■ **YOUR TASK**
Repeat everything in the material exactly.

■ **RAW DATA**
(begin)

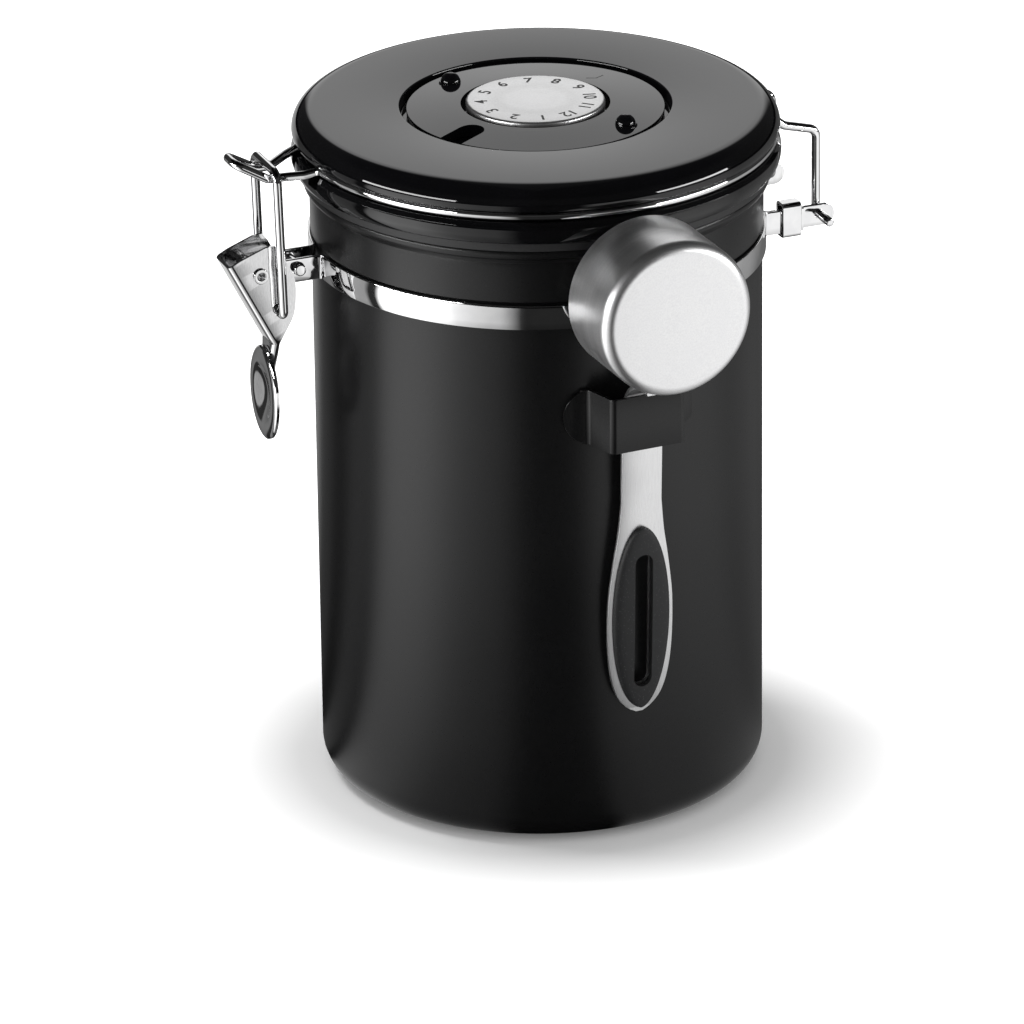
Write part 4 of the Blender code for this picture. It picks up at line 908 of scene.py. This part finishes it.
def make_lid_base(gloss):
    rim_inner = LID_R - LID_RIM_T
    floor_top = PLUG_Z + LID_WALL
    start_r = CAN_R + GASKET_OUT + GASKET_LIP_T
    profile = [(VALVE_BORE_R, PLUG_Z), (PLUG_BOTTOM_R, PLUG_Z), (PLUG_R, LID_Z - PLUG_DEPTH / 4), (PLUG_R, LID_Z)]
    profile.append((start_r, LID_Z))
    for share_out, share_up in LID_BULGE_SHARES:
        profile.append((start_r + (LID_R - start_r) * share_out, LID_Z + LID_BASE_H * share_up))
    profile += [
        (LID_R - GASKET_LIP_T * 1.4, LID_BASE_TOP - LID_BASE_H / 10),
        (LID_R - GASKET_LIP_T * 2, LID_BASE_TOP),
        (rim_inner, LID_BASE_TOP),
        (rim_inner, LID_Z + LID_BASE_H / 4),
        (PLUG_R - LID_WALL, LID_Z),
        (PLUG_BOTTOM_R - LID_WALL, floor_top),
        (VALVE_BORE_R, floor_top),
    ]
    made = turned("lid_lower_ring", profile, gloss, BIG_STEPS, edge=0.0003)
    notch_low = LID_BASE_TOP - NOTCH_DEPTH
    notch_high = LID_BASE_TOP + CAN_WALL
    half = WIRE_R + 2 * CLEARANCE
    out = LID_R + CAN_WALL
    inside = GROOVE_R - CLEARANCE
    for side in (-1, 1):
        y = side * HINGE_LEG_Y
        inner_x = math.sqrt(inside**2 - HINGE_LEG_Y**2)
        cut(made, box((inner_x, y - half, notch_low), (out, y + half, notch_high)))
        outer = LATCH_Y + side * (CATCH_EXIT_HALF + half)
        inner = LATCH_Y + side * (CATCH_KNEE_HALF - half)
        inner_x = math.sqrt(inside**2 - inner**2)
        low = (-out, min(outer, inner), notch_low)
        cut(made, box(low, (-inner_x, max(outer, inner), notch_high)))
    for k in range(VENTS):
        x, y = polar(VENT_CENTRE_R, math.tau * k / VENTS)
        cut(made, rod(VENT_R, (x, y, PLUG_Z - CAN_WALL), (x, y, floor_top + CAN_WALL)))
    seat(made, "lid", "black_gloss", "lid_base")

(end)

■ **REPLY**
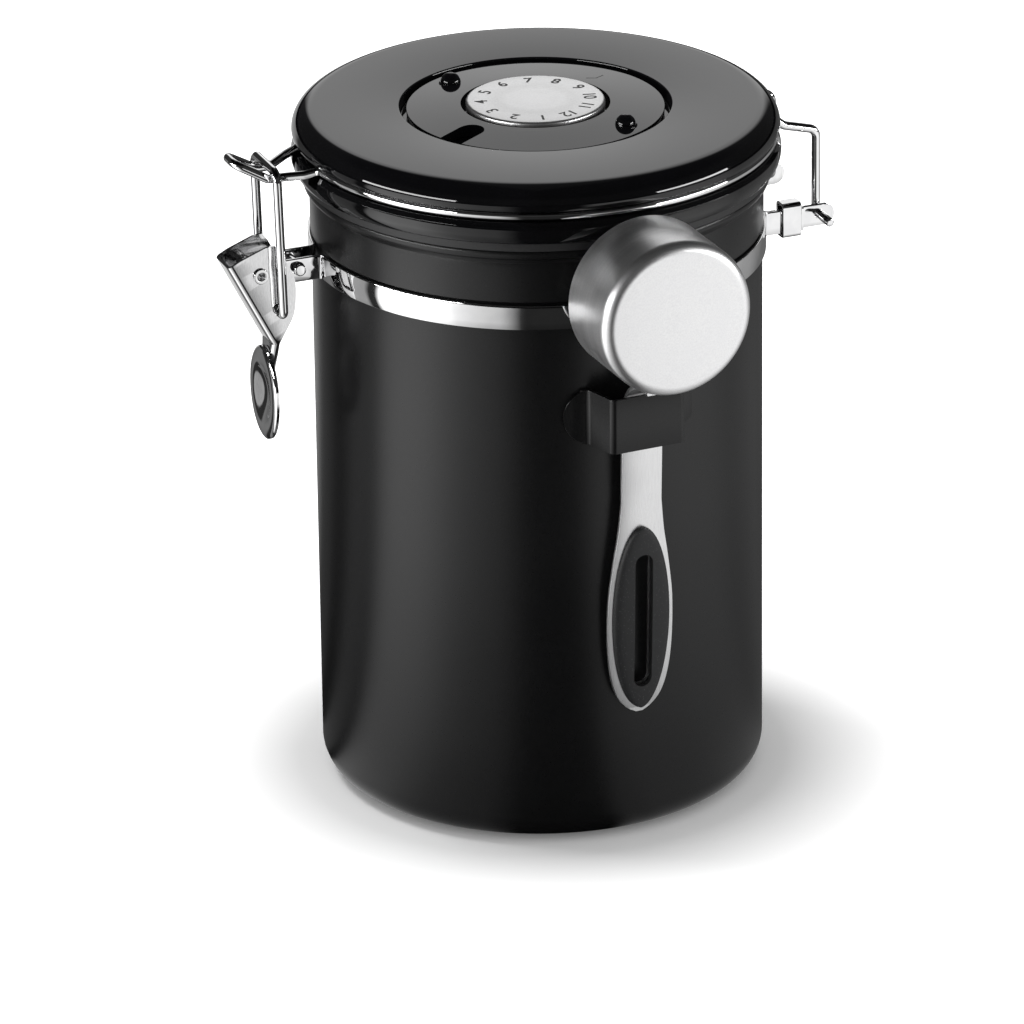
Write part 4 of the Blender code for this picture. It picks up at line 908 of scene.py. This part finishes it.
def make_lid_base(gloss):
    rim_inner = LID_R - LID_RIM_T
    floor_top = PLUG_Z + LID_WALL
    start_r = CAN_R + GASKET_OUT + GASKET_LIP_T
    profile = [(VALVE_BORE_R, PLUG_Z), (PLUG_BOTTOM_R, PLUG_Z), (PLUG_R, LID_Z - PLUG_DEPTH / 4), (PLUG_R, LID_Z)]
    profile.append((start_r, LID_Z))
    for share_out, share_up in LID_BULGE_SHARES:
        profile.append((start_r + (LID_R - start_r) * share_out, LID_Z + LID_BASE_H * share_up))
    profile += [
        (LID_R - GASKET_LIP_T * 1.4, LID_BASE_TOP - LID_BASE_H / 10),
        (LID_R - GASKET_LIP_T * 2, LID_BASE_TOP),
        (rim_inner, LID_BASE_TOP),
        (rim_inner, LID_Z + LID_BASE_H / 4),
        (PLUG_R - LID_WALL, LID_Z),
        (PLUG_BOTTOM_R - LID_WALL, floor_top),
        (VALVE_BORE_R, floor_top),
    ]
    made = turned("lid_lower_ring", profile, gloss, BIG_STEPS, edge=0.0003)
    notch_low = LID_BASE_TOP - NOTCH_DEPTH
    notch_high = LID_BASE_TOP + CAN_WALL
    half = WIRE_R + 2 * CLEARANCE
    out = LID_R + CAN_WALL
    inside = GROOVE_R - CLEARANCE
    for side in (-1, 1):
        y = side * HINGE_LEG_Y
        inner_x = math.sqrt(inside**2 - HINGE_LEG_Y**2)
        cut(made, box((inner_x, y - half, notch_low), (out, y + half, notch_high)))
        outer = LATCH_Y + side * (CATCH_EXIT_HALF + half)
        inner = LATCH_Y + side * (CATCH_KNEE_HALF - half)
        inner_x = math.sqrt(inside**2 - inner**2)
        low = (-out, min(outer, inner), notch_low)
        cut(made, box(low, (-inner_x, max(outer, inner), notch_high)))
    for k in range(VENTS):
        x, y = polar(VENT_CENTRE_R, math.tau * k / VENTS)
        cut(made, rod(VENT_R, (x, y, PLUG_Z - CAN_WALL), (x, y, floor_top + CAN_WALL)))
    seat(made, "lid", "black_gloss", "lid_base")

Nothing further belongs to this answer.